Welsh trio Kentucky AFC demonstrate that the mid-nineties prominence of their countrymen SFA and Gorky’s was far from a fluke. For such a small country, it still produces more than its fair share of psychedelic mentalists, and Kentucky’s rockabilly stomp ‘Outlaw’ (about literally “getting away with murder”) is the sort of throwaway pop genius that the Furries’ used to produce on an almost-weekly basis. The Welsh scene may be more famous now for extremo rockers like Lostprophets and Funeral For A Friend, but this lot ably show us that there’s always room for a bit of nonsensical fun every now and again.

So that’s the issue of oddball rock’n’roll addressed, but it’s fair to say that what the world probably doesn’t need is another naff electroclash band. Roger is never going to be the name of anyone’s favourite band, and in accordance with that fact, the slightly lacklustre ‘Give Me Love Or A Brand New Car EP’ is never going to be anyone’s favourite record. Ever. Lead track ‘Save Your Tears’ shimmers, bleeps and squelches, but never manages to sparkle. So bollocks to it. 'Try harder' is their lesson, as is 'CHANGE THAT BLOODY NAME'. Otherwise, the day job remains a better prospect.

Far more likely to have you moving your feet are Jarcrew. Despite having saddled themselves with one of the many terrible monikers currently doing the rounds, their unlikely hybrid of Hot Hot Heat’s indie-punk-funk and Fugazi’s twisting post-rock intricacies is bouncier than a space hopper and more fun to boot. ‘Paris And The New Math’ probably won’t make it onto many ‘single of the year’ lists, but could well make your day sometime soon.

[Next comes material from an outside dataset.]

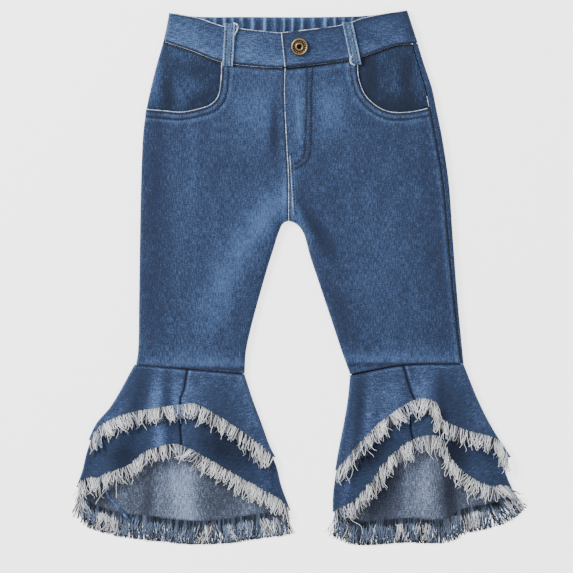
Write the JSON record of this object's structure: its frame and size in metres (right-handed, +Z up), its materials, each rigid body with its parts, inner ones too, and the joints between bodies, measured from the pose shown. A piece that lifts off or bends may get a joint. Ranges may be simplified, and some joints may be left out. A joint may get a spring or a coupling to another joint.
{
  "type": "flared jeans",
  "caption": "Child's denim flared jeans laid flat, with tiered frayed flounces, elastic back waist, curved pockets, fly and tack button.",
  "frame": {"origin": "centre of the bounding box's lowest face, on the surface the garment lies on", "axes": "+X to the right in the picture, +Y from the hems to the waist, +Z up off the surface, out of the garment's front"},
  "size_m": [0.4591, 0.5374, 0.0164],
  "materials": {
    "denim": "washed twill",
    "facing": "darker twill",
    "band": "washed twill",
    "loop": "worn twill",
    "flounce": "washed twill",
    "fringe": "frayed cotton",
    "brass": "antique"
  },
  "bodies": {
    "root": {"front_panel_left": "denim", "back_panel_left": "denim", "pocket_facing_left": "facing", "waistband_front_left": "band", "belt_loop_left": "loop", "front_panel_right": "denim", "back_panel_right": "denim", "pocket_facing_right": "facing", "waistband_front_right": "band", "belt_loop_right": "loop", "waistband_back": "band", "button": "brass", "upper_flounce_left_outer": "flounce", "upper_flounce_left_inner": "flounce", "fringe_upper_front_left": "fringe", "fringe_upper_back_left": "fringe", "lower_flounce_left_outer": "flounce", "lower_flounce_left_inner": "flounce", "fringe_lower_front_left": "fringe", "fringe_lower_back_left": "fringe", "upper_flounce_right_outer": "flounce", "upper_flounce_right_inner": "flounce", "fringe_upper_front_right": "fringe", "fringe_upper_back_right": "fringe", "lower_flounce_right_outer": "flounce", "lower_flounce_right_inner": "flounce", "fringe_lower_front_right": "fringe", "fringe_lower_back_right": "fringe"}
  },
  "joints": []
}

Multinational balladeers The Crimea, meanwhile, are doing their best to convince us that they’re a bunch of emotionally-driven experimentalists, but new single ‘Baby Boom’ is dreary, uneventful indie rock without much going for it other than the admittedly fine line “I guess you can call me Fred Flintstone”. Lyrically they’re on another level, but it’s tunes that really make us rush out to buy records, and if you can’t be bothered with those then what’s the point? Hey, isn’t this where we came in?